WHAT IS NEEDED:
Reproduce the entries exactly.

ITEMS:

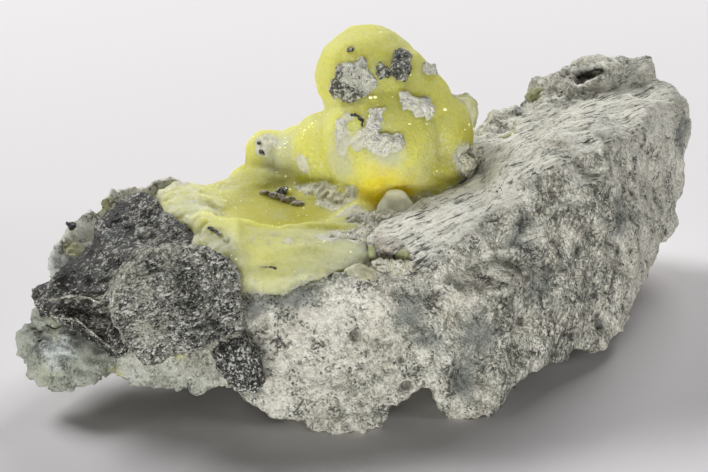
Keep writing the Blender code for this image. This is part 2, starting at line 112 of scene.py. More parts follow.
# Spots on the plates: pale, rusty, cool and darker ones, a crack, and where the front plate sinks or swells.
PLATE_PALE_SPOTS = [
    ((-34.6, -13.6, 27.6), 3.2), ((-36.5, -18.5, 26.6), 2.0), ((-36.0, -29.6, 26.0), 5.0),
    ((-30.5, -26.0, 29.0), 2.6), ((-33.5, -32.4, 19.5), 4.0), ((-42.5, -23.7, 17.5), 3.4),
]
RUST_SPOTS = [((-45, -14, 25), 5.0), ((-49, -20, 23), 4.5), ((-41, -7, 28), 4.0)]
COOL_SPOTS = [((-41.5, -13.2, 27.4), 1.8)]
SHADE_SPOTS = [
    ((-25.4, -28.4, 26.0), 6.5), ((-25.1, -31.5, 20.6), 4.6), ((-45, -26.5, 20), 4.0),
    ((-46, -21, 24.5), 6.0), ((-20, -29.5, 22), 3.0),
]
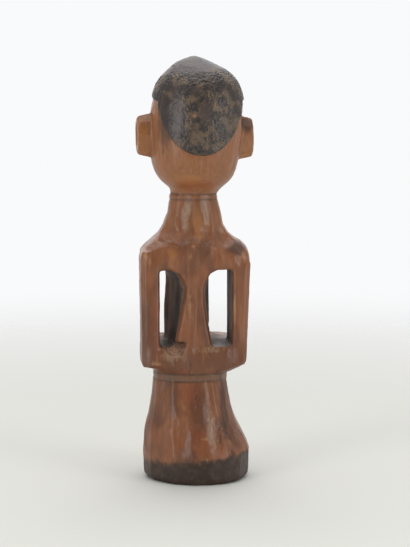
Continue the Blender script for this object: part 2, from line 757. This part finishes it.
height = grain * 0.6 + wood.cloud(0.35, 9, 3, 1.1) * 0.4
bump = wood.node("Bump", inputs={"Strength": 0.3, "Distance": 0.15 * MM, "Height": height})
roughness = 0.4 + 0.14 * wood.cloud(3, 4, 2, 6.4) + 0.15 * grime + 0.25 * shelter_mask
coat = 0.28 * (1 - 0.8 * shelter_mask) * (1 - 0.6 * band_mask)
finish = {"Base Color": colour, "Roughness": roughness, "Normal": bump, "Coat Weight": coat}
shader = wood.node("BsdfPrincipled", inputs={**finish, "IOR": 1.42, "Coat Roughness": 0.27})
wood.node("OutputMaterial", inputs={"Surface": shader})
figure.data.materials.clear()
figure.data.materials.append(wood.owner)
for face in figure.data.polygons:
    face.use_smooth = True
print("wood recipe nodes:", len(wood.tree.nodes))

# %% [markdown]
# The studio: a pale floor that fades into a white surround, a soft box on each side of the camera, one
# overhead. The camera's side of the room stays darker, so the facets that face the lens show their own
# colour and only the turned ones catch the light.

# %% Floor and light
FLOOR_RADIUS = 1.0
WHITE = 0.965
BACKDROP = 1.7
BACKDROP_WIDE = (-0.5, -0.4)
BACKDROP_FAR = (0.28, 0.36)
ROOM_BEHIND = 0.55
ROOM_AT_LENS = 0.12
ROOM_BELOW = 0.8


def soft_box(name, bearing, rise, distance, wide, tall, glow):
    """A rectangular light that faces the middle of the figure; glow is how bright its face looks."""
    lamp = bpy.data.lights.new(name, "AREA")
    lamp.shape = "RECTANGLE"
    lamp.size = wide
    lamp.size_y = tall
    lamp.energy = glow * math.pi * wide * tall
    box = bpy.data.objects.new(name, lamp)
    direction = towards(bearing, rise)
    box.location = Vector((0, 0, 0.5 * HEIGHT * MM)) + direction * distance
    box.rotation_euler = direction.to_track_quat("Z", "Y").to_euler()
    bpy.context.scene.collection.objects.link(box)


soft_box("left box", BEARING - 46, 8, 1.2, 0.44, 0.9, 4.4)
soft_box("right box", BEARING + 57, 8, 1.2, 0.44, 0.9, 4.0)
soft_box("top box", BEARING, 88, 1.1, 1.25, 1.25, 1.7)

floor_sheet = bmesh.new()
bmesh.ops.create_circle(floor_sheet, cap_ends=True, segments=96, radius=FLOOR_RADIUS)
floor = bpy.data.objects.new("floor", bpy.data.meshes.new("floor"))
floor_sheet.to_mesh(floor.data)
floor_sheet.free()
bpy.context.scene.collection.objects.link(floor)
paper = Recipe(bpy.data.materials.new("floor paper"))
here = paper.node("TexCoord", output="Object")
away = paper.node("VectorMath", {"operation": "LENGTH"}, {0: here}, "Value")
matte = paper.node("BsdfDiffuse", inputs={"Color": srgb(216, 216, 210)})
clear = paper.node("BsdfTransparent")
faded = paper.node("MixShader", inputs={0: paper.between(away, 0.12, 0.8), 1: matte, 2: clear})
paper.node("OutputMaterial", inputs={"Surface": faded})
floor.data.materials.append(paper.owner)

room = Recipe(bpy.data.worlds.new("white room"))
looking = room.node("TexCoord", output="Generated")
dot = {"operation": "DOT_PRODUCT"}
lensward = room.node("VectorMath", dot, {0: looking, 1: towards(BEARING, 0)}, "Value")
downward = room.node("VectorMath", dot, {0: looking, 1: (0, 0, -1)}, "Value")
sideward = room.node("VectorMath", dot, {0: looking, 1: right}, "Value")
sideward = room.node("Math", {"operation": "ABSOLUTE"}, {0: sideward})
glow = ROOM_BEHIND + (ROOM_AT_LENS - ROOM_BEHIND) * room.between(lensward, -0.25, 0.6)
backdrop = room.between(0 - sideward, *BACKDROP_WIDE) * room.between(0 - lensward, *BACKDROP_FAR)
glow = glow + (BACKDROP - glow) * backdrop
glow = glow + (ROOM_BELOW - glow) * room.between(downward, 0.0, 0.15)
seen = room.node("LightPath", output="Is Camera Ray")
glow = glow + (WHITE - glow) * seen
surround = room.node("Background", inputs={"Color": (0.985, 0.99, 1.0, 1), "Strength": glow})
room.node("OutputWorld", inputs={"Surface": surround})
bpy.context.scene.world = room.owner
bpy.context.scene.view_settings.view_transform = "Standard"

# %% [markdown]
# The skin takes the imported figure's place: it rides on the same body, and its size is written down next to
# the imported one's.

# %% Hand the piece to the frame and finish
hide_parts(NODE)
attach(figure, "root")
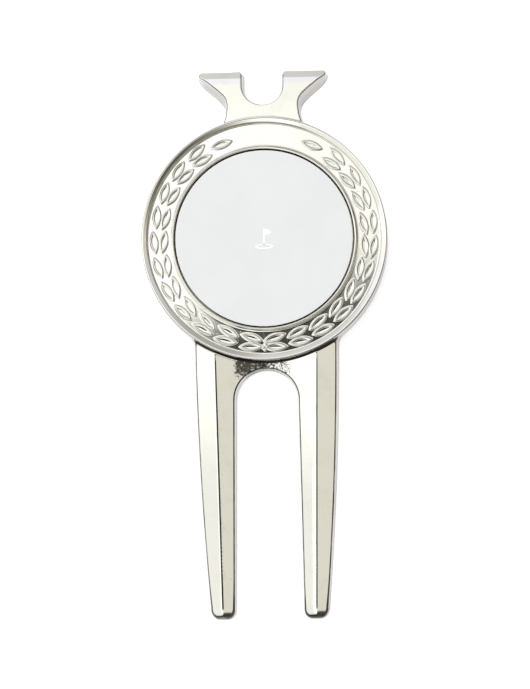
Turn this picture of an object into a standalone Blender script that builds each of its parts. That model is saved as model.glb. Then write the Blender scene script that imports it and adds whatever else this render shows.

OUTPUT:
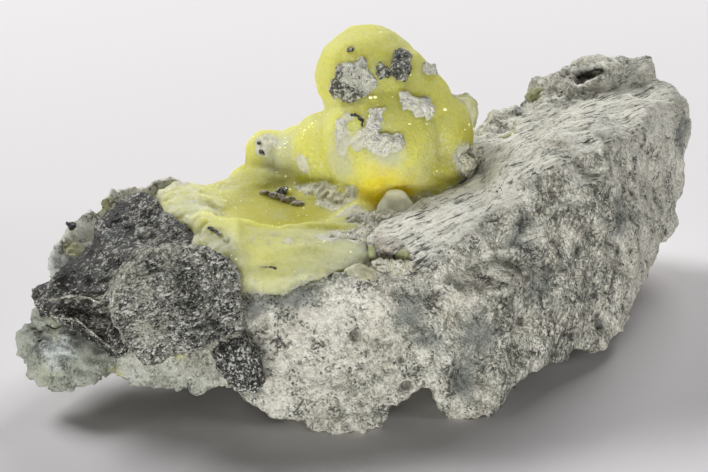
Keep writing the Blender code for this image. This is part 2, starting at line 112 of scene.py. More parts follow.
# Spots on the plates: pale, rusty, cool and darker ones, a crack, and where the front plate sinks or swells.
PLATE_PALE_SPOTS = [
    ((-34.6, -13.6, 27.6), 3.2), ((-36.5, -18.5, 26.6), 2.0), ((-36.0, -29.6, 26.0), 5.0),
    ((-30.5, -26.0, 29.0), 2.6), ((-33.5, -32.4, 19.5), 4.0), ((-42.5, -23.7, 17.5), 3.4),
]
RUST_SPOTS = [((-45, -14, 25), 5.0), ((-49, -20, 23), 4.5), ((-41, -7, 28), 4.0)]
COOL_SPOTS = [((-41.5, -13.2, 27.4), 1.8)]
SHADE_SPOTS = [
    ((-25.4, -28.4, 26.0), 6.5), ((-25.1, -31.5, 20.6), 4.6), ((-45, -26.5, 20), 4.0),
    ((-46, -21, 24.5), 6.0), ((-20, -29.5, 22), 3.0),
]
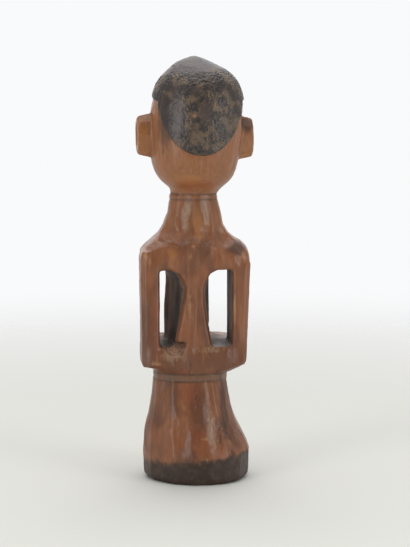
Continue the Blender script for this object: part 2, from line 757. This part finishes it.
height = grain * 0.6 + wood.cloud(0.35, 9, 3, 1.1) * 0.4
bump = wood.node("Bump", inputs={"Strength": 0.3, "Distance": 0.15 * MM, "Height": height})
roughness = 0.4 + 0.14 * wood.cloud(3, 4, 2, 6.4) + 0.15 * grime + 0.25 * shelter_mask
coat = 0.28 * (1 - 0.8 * shelter_mask) * (1 - 0.6 * band_mask)
finish = {"Base Color": colour, "Roughness": roughness, "Normal": bump, "Coat Weight": coat}
shader = wood.node("BsdfPrincipled", inputs={**finish, "IOR": 1.42, "Coat Roughness": 0.27})
wood.node("OutputMaterial", inputs={"Surface": shader})
figure.data.materials.clear()
figure.data.materials.append(wood.owner)
for face in figure.data.polygons:
    face.use_smooth = True
print("wood recipe nodes:", len(wood.tree.nodes))

# %% [markdown]
# The studio: a pale floor that fades into a white surround, a soft box on each side of the camera, one
# overhead. The camera's side of the room stays darker, so the facets that face the lens show their own
# colour and only the turned ones catch the light.

# %% Floor and light
FLOOR_RADIUS = 1.0
WHITE = 0.965
BACKDROP = 1.7
BACKDROP_WIDE = (-0.5, -0.4)
BACKDROP_FAR = (0.28, 0.36)
ROOM_BEHIND = 0.55
ROOM_AT_LENS = 0.12
ROOM_BELOW = 0.8


def soft_box(name, bearing, rise, distance, wide, tall, glow):
    """A rectangular light that faces the middle of the figure; glow is how bright its face looks."""
    lamp = bpy.data.lights.new(name, "AREA")
    lamp.shape = "RECTANGLE"
    lamp.size = wide
    lamp.size_y = tall
    lamp.energy = glow * math.pi * wide * tall
    box = bpy.data.objects.new(name, lamp)
    direction = towards(bearing, rise)
    box.location = Vector((0, 0, 0.5 * HEIGHT * MM)) + direction * distance
    box.rotation_euler = direction.to_track_quat("Z", "Y").to_euler()
    bpy.context.scene.collection.objects.link(box)


soft_box("left box", BEARING - 46, 8, 1.2, 0.44, 0.9, 4.4)
soft_box("right box", BEARING + 57, 8, 1.2, 0.44, 0.9, 4.0)
soft_box("top box", BEARING, 88, 1.1, 1.25, 1.25, 1.7)

floor_sheet = bmesh.new()
bmesh.ops.create_circle(floor_sheet, cap_ends=True, segments=96, radius=FLOOR_RADIUS)
floor = bpy.data.objects.new("floor", bpy.data.meshes.new("floor"))
floor_sheet.to_mesh(floor.data)
floor_sheet.free()
bpy.context.scene.collection.objects.link(floor)
paper = Recipe(bpy.data.materials.new("floor paper"))
here = paper.node("TexCoord", output="Object")
away = paper.node("VectorMath", {"operation": "LENGTH"}, {0: here}, "Value")
matte = paper.node("BsdfDiffuse", inputs={"Color": srgb(216, 216, 210)})
clear = paper.node("BsdfTransparent")
faded = paper.node("MixShader", inputs={0: paper.between(away, 0.12, 0.8), 1: matte, 2: clear})
paper.node("OutputMaterial", inputs={"Surface": faded})
floor.data.materials.append(paper.owner)

room = Recipe(bpy.data.worlds.new("white room"))
looking = room.node("TexCoord", output="Generated")
dot = {"operation": "DOT_PRODUCT"}
lensward = room.node("VectorMath", dot, {0: looking, 1: towards(BEARING, 0)}, "Value")
downward = room.node("VectorMath", dot, {0: looking, 1: (0, 0, -1)}, "Value")
sideward = room.node("VectorMath", dot, {0: looking, 1: right}, "Value")
sideward = room.node("Math", {"operation": "ABSOLUTE"}, {0: sideward})
glow = ROOM_BEHIND + (ROOM_AT_LENS - ROOM_BEHIND) * room.between(lensward, -0.25, 0.6)
backdrop = room.between(0 - sideward, *BACKDROP_WIDE) * room.between(0 - lensward, *BACKDROP_FAR)
glow = glow + (BACKDROP - glow) * backdrop
glow = glow + (ROOM_BELOW - glow) * room.between(downward, 0.0, 0.15)
seen = room.node("LightPath", output="Is Camera Ray")
glow = glow + (WHITE - glow) * seen
surround = room.node("Background", inputs={"Color": (0.985, 0.99, 1.0, 1), "Strength": glow})
room.node("OutputWorld", inputs={"Surface": surround})
bpy.context.scene.world = room.owner
bpy.context.scene.view_settings.view_transform = "Standard"

# %% [markdown]
# The skin takes the imported figure's place: it rides on the same body, and its size is written down next to
# the imported one's.

# %% Hand the piece to the frame and finish
hide_parts(NODE)
attach(figure, "root")
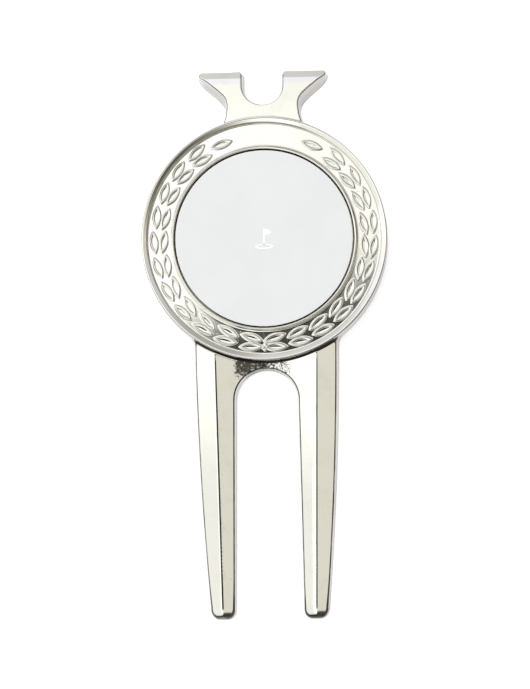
Turn this picture of an object into a standalone Blender script that builds each of its parts. That model is saved as model.glb. Then write the Blender scene script that imports it and adds whatever else this render shows.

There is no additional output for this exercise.